One of Northern Ireland's best known folk troubadours has ventured into print for the first time.  He is the musician, song writer, poet and story teller, Willie Drennan, who is a leading light in the Ulster-Scot cultural renaissance.

His new publication is entitled Wee Book - Stories, Poems and Songs of a Wandering Ulster-Scot, and in it he brings together many of the songs and yarns which he performs as a member of the popular Ulster-Scots Folk Orchestra and its 'splinter group', Nae Goat's Toe.
Much of the material has its roots in his native Co Antrim - he lives near Ballymena - but there are also references to his travels outside the province, which included an 11-year stay in Nova Scotia, Canada.  He returned from there 10 years ago and has been prominently involved in the Ulster-Scots revival scene ever since.

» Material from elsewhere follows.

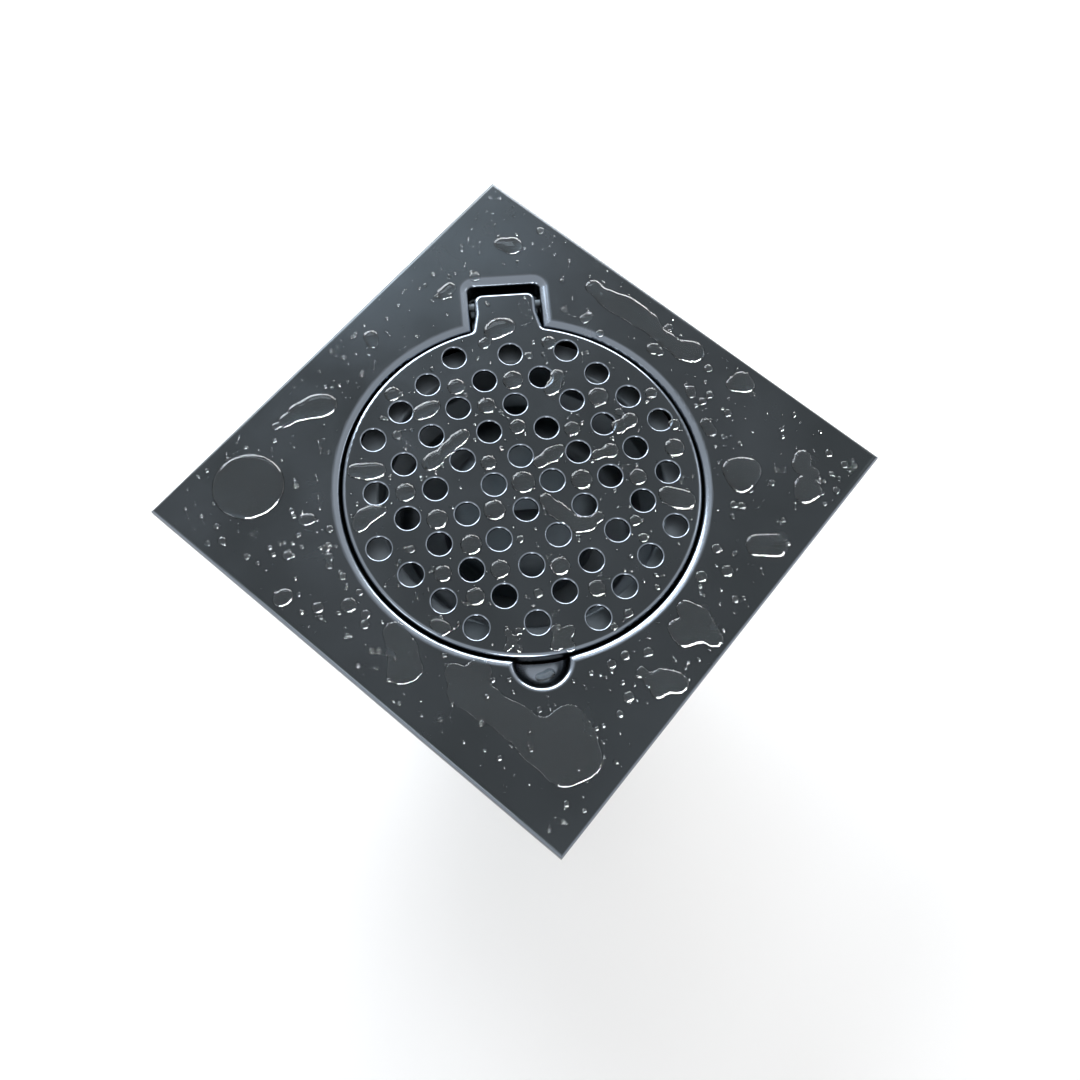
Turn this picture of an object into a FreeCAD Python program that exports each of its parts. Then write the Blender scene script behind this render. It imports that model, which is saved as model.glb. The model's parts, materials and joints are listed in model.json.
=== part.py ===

A fine traditional fiddle player, Drennan is also a virtuoso performer on that percussive colossus, the Lambeg Drum, which is always a big crowd pleaser on the group's tours abroad, and he celebrates the instrument in one of his songs, the chorus of which, in pure undiluted Ulster-Scots, goes as follows:-

"Blaater awa on tha Lambeg Drum.
Blaater fae noo til tha Kingdom Come.
It's writ in aa tha buiks o lore,
Oor yins blaatert in tha days o yore."

Whether you regard Ulster-Scots as a dialect or a language, there is no denying that couplets like these achieve Drennan's purpose by being compellingly
rhythmic.  Elsewhere in his entertaining Wee Book - it's a sort of country ceili in print - he examines the way in which the Ulster-Scot emigrants brought their music with them to the mountains and backwoods of America where it gradually evolved into what we know today as Bluegrass and Country Music.  "On a recent visit to Kentucky, as part of an Ulster-Scots Folk Orchestra tour, I was struck by the similarity of character of these rural Appalachian folk and rural Ulster folk," he says.

"We also had the pleasure of taking part in jam sessions with local traditional musicians, and the number of fiddle tunes we had in common was amazing - quite often with different names and played in a different style, but nonetheless, the same tunes."

All of the material in the book was written by Drennan specifically to be performed on stage, and to give the reader a sampler of what they sound like live, it is accompanied by a CD containing some of his songs, poems and yarns.


So in addition to being a diverting read, it is easy listening as well.  To quote a typically assertive Ulster-Scots saying, "Ay sowl, heth ay."